*JOB*
Please output the lines shown below exactly as they appear.

*DATASET EXTRACT*
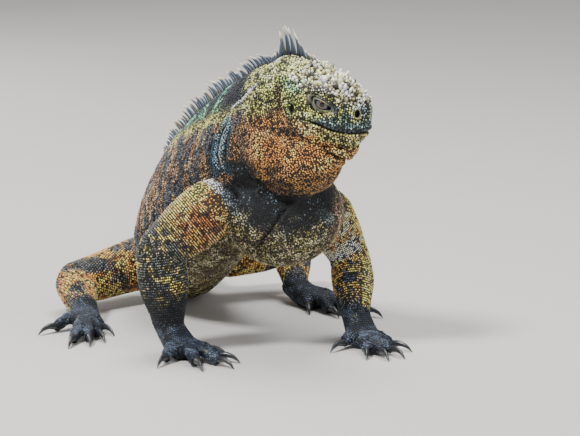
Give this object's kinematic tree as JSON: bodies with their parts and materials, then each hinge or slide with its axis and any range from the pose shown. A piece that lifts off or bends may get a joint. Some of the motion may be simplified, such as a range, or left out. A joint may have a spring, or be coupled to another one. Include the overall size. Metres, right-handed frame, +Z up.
{
  "type": "marine iguana figure",
  "caption": "Life-size model of a large seagoing lizard propped on straight forelegs with its head turned, spiny crest and long tail, resting on the floor.",
  "frame": {"origin": "middle of the footprint, on the floor it rests on", "axes": "+X the way the shoulders face, with the tail behind; +Y the animal's left; +Z up"},
  "size_m": [0.7166, 0.5588, 0.2466],
  "materials": {
    "head_skin": "dry granular scales, cream on the crown, green and dark round the mouth",
    "throat_skin": "dry fine granules, orange brown",
    "neck_skin": "dry granules, yellow green and orange brown",
    "body_skin": "dry granules, dark brown mottled",
    "tail_skin": "dry keeled scales in rings, charcoal",
    "limb_skin": "dry scale rows, yellow ochre darkening to the wrists",
    "hand_skin": "dry charcoal scales",
    "claw": "smooth dark horn",
    "eye": "wet and glossy"
  },
  "bodies": {
    "root": {"torso_rear": "body_skin", "torso_front": "body_skin", "neck": "neck_skin", "tail_base": "tail_skin", "tail_middle": "tail_skin", "tail_tip": "tail_skin", "head": "head_skin", "jaw": "head_skin", "eye_left": "eye", "eye_right": "eye", "throat": "throat_skin", "upper_arm_right": "limb_skin", "forearm_right": "limb_skin", "hand_right": "hand_skin", "claw_hand_right_1": "claw", "claw_hand_right_2": "claw", "claw_hand_right_3": "claw", "claw_hand_right_4": "claw", "claw_hand_right_5": "claw", "upper_arm_left": "limb_skin", "forearm_left": "limb_skin", "hand_left": "hand_skin", "claw_hand_left_1": "claw", "claw_hand_left_2": "claw", "claw_hand_left_3": "claw", "claw_hand_left_4": "claw", "claw_hand_left_5": "claw", "thigh_right": "limb_skin", "shin_right": "limb_skin", "foot_right": "hand_skin", "claw_foot_right_1": "claw", "claw_foot_right_2": "claw", "claw_foot_right_3": "claw", "claw_foot_right_4": "claw", "claw_foot_right_5": "claw", "thigh_left": "limb_skin", "shin_left": "limb_skin", "foot_left": "hand_skin", "claw_foot_left_1": "claw", "claw_foot_left_2": "claw", "claw_foot_left_3": "claw", "claw_foot_left_4": "claw", "claw_foot_left_5": "claw"}
  },
  "joints": []
}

*TASK ANSWER*
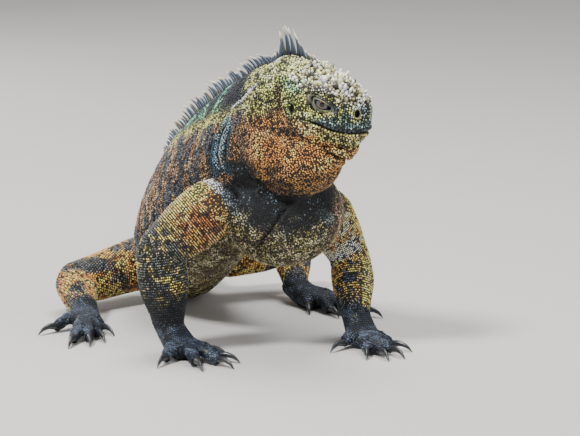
Give this object's kinematic tree as JSON: bodies with their parts and materials, then each hinge or slide with its axis and any range from the pose shown. A piece that lifts off or bends may get a joint. Some of the motion may be simplified, such as a range, or left out. A joint may have a spring, or be coupled to another one. Include the overall size. Metres, right-handed frame, +Z up.
{
  "type": "marine iguana figure",
  "caption": "Life-size model of a large seagoing lizard propped on straight forelegs with its head turned, spiny crest and long tail, resting on the floor.",
  "frame": {"origin": "middle of the footprint, on the floor it rests on", "axes": "+X the way the shoulders face, with the tail behind; +Y the animal's left; +Z up"},
  "size_m": [0.7166, 0.5588, 0.2466],
  "materials": {
    "head_skin": "dry granular scales, cream on the crown, green and dark round the mouth",
    "throat_skin": "dry fine granules, orange brown",
    "neck_skin": "dry granules, yellow green and orange brown",
    "body_skin": "dry granules, dark brown mottled",
    "tail_skin": "dry keeled scales in rings, charcoal",
    "limb_skin": "dry scale rows, yellow ochre darkening to the wrists",
    "hand_skin": "dry charcoal scales",
    "claw": "smooth dark horn",
    "eye": "wet and glossy"
  },
  "bodies": {
    "root": {"torso_rear": "body_skin", "torso_front": "body_skin", "neck": "neck_skin", "tail_base": "tail_skin", "tail_middle": "tail_skin", "tail_tip": "tail_skin", "head": "head_skin", "jaw": "head_skin", "eye_left": "eye", "eye_right": "eye", "throat": "throat_skin", "upper_arm_right": "limb_skin", "forearm_right": "limb_skin", "hand_right": "hand_skin", "claw_hand_right_1": "claw", "claw_hand_right_2": "claw", "claw_hand_right_3": "claw", "claw_hand_right_4": "claw", "claw_hand_right_5": "claw", "upper_arm_left": "limb_skin", "forearm_left": "limb_skin", "hand_left": "hand_skin", "claw_hand_left_1": "claw", "claw_hand_left_2": "claw", "claw_hand_left_3": "claw", "claw_hand_left_4": "claw", "claw_hand_left_5": "claw", "thigh_right": "limb_skin", "shin_right": "limb_skin", "foot_right": "hand_skin", "claw_foot_right_1": "claw", "claw_foot_right_2": "claw", "claw_foot_right_3": "claw", "claw_foot_right_4": "claw", "claw_foot_right_5": "claw", "thigh_left": "limb_skin", "shin_left": "limb_skin", "foot_left": "hand_skin", "claw_foot_left_1": "claw", "claw_foot_left_2": "claw", "claw_foot_left_3": "claw", "claw_foot_left_4": "claw", "claw_foot_left_5": "claw"}
  },
  "joints": []
}